Brief →
Copy out all lines in the data below containing the string "from".

Stored data →
+ + +

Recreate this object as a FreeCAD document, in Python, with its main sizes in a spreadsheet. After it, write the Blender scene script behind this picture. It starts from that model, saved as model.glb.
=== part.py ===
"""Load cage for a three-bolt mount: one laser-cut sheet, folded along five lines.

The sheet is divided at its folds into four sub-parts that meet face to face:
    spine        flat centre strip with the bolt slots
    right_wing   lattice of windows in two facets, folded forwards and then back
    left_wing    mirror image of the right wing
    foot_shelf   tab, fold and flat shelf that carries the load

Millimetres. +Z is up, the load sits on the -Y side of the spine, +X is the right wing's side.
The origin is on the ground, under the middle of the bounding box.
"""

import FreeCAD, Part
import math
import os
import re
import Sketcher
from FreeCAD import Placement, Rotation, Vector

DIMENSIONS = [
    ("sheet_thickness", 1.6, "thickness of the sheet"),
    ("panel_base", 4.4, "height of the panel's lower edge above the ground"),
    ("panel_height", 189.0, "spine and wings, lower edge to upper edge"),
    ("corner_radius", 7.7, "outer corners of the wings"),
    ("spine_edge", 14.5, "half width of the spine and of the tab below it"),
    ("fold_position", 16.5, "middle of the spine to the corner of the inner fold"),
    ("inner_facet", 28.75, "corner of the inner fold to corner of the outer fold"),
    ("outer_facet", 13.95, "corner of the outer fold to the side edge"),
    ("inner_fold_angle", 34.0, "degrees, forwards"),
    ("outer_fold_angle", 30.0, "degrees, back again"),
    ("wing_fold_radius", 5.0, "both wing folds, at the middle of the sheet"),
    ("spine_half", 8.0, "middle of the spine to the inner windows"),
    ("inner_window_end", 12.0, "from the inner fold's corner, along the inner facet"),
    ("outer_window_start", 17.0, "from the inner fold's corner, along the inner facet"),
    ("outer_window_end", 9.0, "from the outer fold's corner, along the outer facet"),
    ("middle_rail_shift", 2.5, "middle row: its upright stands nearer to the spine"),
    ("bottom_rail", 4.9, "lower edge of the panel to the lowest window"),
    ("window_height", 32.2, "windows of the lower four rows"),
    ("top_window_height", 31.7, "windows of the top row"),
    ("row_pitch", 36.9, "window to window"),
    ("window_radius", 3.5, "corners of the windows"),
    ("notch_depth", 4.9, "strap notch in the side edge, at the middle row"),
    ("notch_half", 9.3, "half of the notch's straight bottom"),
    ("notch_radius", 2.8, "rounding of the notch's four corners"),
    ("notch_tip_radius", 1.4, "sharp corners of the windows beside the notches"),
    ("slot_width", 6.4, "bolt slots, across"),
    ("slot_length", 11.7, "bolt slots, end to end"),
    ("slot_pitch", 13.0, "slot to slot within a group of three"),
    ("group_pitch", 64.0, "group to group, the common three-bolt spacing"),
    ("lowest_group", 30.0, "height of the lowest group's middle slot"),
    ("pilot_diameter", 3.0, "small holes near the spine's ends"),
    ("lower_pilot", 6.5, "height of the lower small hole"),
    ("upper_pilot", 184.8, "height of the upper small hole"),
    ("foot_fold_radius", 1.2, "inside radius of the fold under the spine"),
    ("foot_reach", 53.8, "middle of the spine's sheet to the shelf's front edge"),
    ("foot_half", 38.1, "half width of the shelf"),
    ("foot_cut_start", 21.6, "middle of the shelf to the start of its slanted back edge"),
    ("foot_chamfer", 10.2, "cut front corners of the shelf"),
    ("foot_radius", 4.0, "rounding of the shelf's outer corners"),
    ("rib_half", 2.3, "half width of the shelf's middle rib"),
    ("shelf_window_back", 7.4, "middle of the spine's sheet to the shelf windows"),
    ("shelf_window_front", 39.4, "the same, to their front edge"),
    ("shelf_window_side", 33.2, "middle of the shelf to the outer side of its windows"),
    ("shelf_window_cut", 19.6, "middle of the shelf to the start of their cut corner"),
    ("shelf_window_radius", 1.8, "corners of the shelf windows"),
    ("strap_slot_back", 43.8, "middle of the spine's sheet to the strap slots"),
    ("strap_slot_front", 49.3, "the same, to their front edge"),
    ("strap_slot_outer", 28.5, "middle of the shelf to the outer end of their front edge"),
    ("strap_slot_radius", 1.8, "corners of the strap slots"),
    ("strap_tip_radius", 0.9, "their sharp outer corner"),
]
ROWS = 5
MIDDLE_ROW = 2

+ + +

Response to the exercise →
Recreate this object as a FreeCAD document, in Python, with its main sizes in a spreadsheet. After it, write the Blender scene script behind this picture. It starts from that model, saved as model.glb.
from FreeCAD import Placement, Rotation, Vector
    ("inner_window_end", 12.0, "from the inner fold's corner, along the inner facet"),
    ("outer_window_start", 17.0, "from the inner fold's corner, along the inner facet"),
    ("outer_window_end", 9.0, "from the outer fold's corner, along the outer facet"),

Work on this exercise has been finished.